First of all there is pressure from the Governors office to get people into the gang databases. Laws were created to mandate Law Enforcement participate and create layers and layers of databases throughout the State with no oversight.
These databases are nothing more than hearsay with input from biased individuals, who's training is based on false narratives? Therefore they should never be admissible in court or a law officer on the side of the road as proof criminality.
In order to control the narrative they claim secrecy in an effort to cover their transgressions.
In order to fill the databases we have Motorcycle Profiling at an unprecedented level. Simple Profiling has now turned into pure harassment. Designed to punish the innocent for being a member of a Motorcycle Club.
All the while courts & judges participate with the scheme to take away the rights of the Bikers who are now victims of the law.
Exerts from a recent article by Jim Parks it stated According to holdings in numerous Texas cases, computerized database records retrieved by witnesses that were not “self-generated” by the electronic software, but entered into the database by a human being, are hearsay, therefore inadmissible under Rule 801(d) of the Texas Rules of Criminal Evidence if they are related by a declarant quoting from a report or database prepared and entered by another person who is not giving testimony.
That rule plainly states that “Hearsay is defined as a 'statement, other than one made by the declarant while testifying at the trial or being offered in evidence to prove the truth of the matter asserted,'” according to language in the holding in Burleson v. State, 429 @ 439-440.
A reader of All For 1 named Roger Joiner came forward offering citations of Texas cases that have reversed the verdict because the evidence offered was deemed by the appeals court as inadmissible as to hearsay.
These are the citations of Texas cases Joiner supplied The Legendary.

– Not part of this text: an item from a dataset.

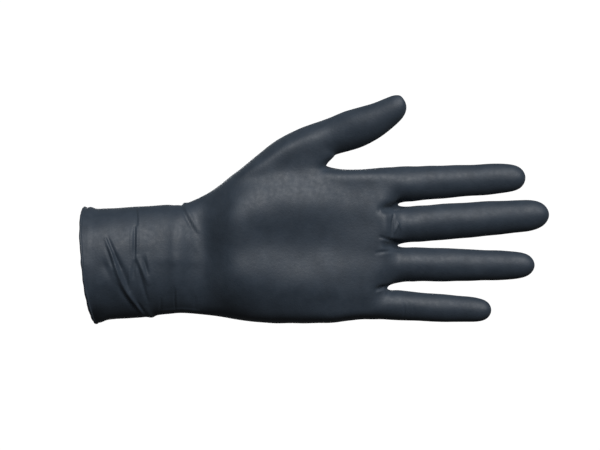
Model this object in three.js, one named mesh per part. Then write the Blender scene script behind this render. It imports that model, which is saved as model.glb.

“It seems this case revolves around the belief of computer data as hearsay.....In order for computer data to not be considered hearsay, the data must be computer self-generated as part of the computer's internal system (e.g. functions that monitor the status of the system, counting records...), and not data entered by a person. See:
Smith v. State, 866 S.W.2d 731 at 732 (Tex.App.—Houston [14th Dist.] 1993, no pet.) (recognizing that computer self-generated data is not hearsay);
Murray v. State, 804 S.W.2d 279, at 283-284 (Tex.App.—Fort Worth 1991, pet. ref'd) (recognizing computer self-generated data that is the result of a computer's internal operations as being in contradistinction to data that reflects statements placed into the computer by a person, and that the former is not hearsay, where the latter is);
Ly v. State, 908 S.W.2d 598 at 600-601 (Tex.App.—Houston [1st Dist.] 1995, no pet. h.) (stating, "A computer self-generated printout that does not represent the output of statements placed into the computer by out of court declarants is not hearsay," and further defining that "computer self-generated data" is such that has "no reliance upon human input.");
Burleson v. State, 802 S.W.2d 429 at 439-440 (Tex.App.-Fort Worth 1991, pet.
ref'd) (recognizing that a count of computer records is computer self-generated data that is not hearsay whereas the actual content of such records entered by persons is hearsay); Murray, supra ("Often, a computer printout amounts to the feeding back of data placed into the computer by a person; although the data may be in different form than it was when it was fed into the computer, it retains its status as the statement or statements made by a person.").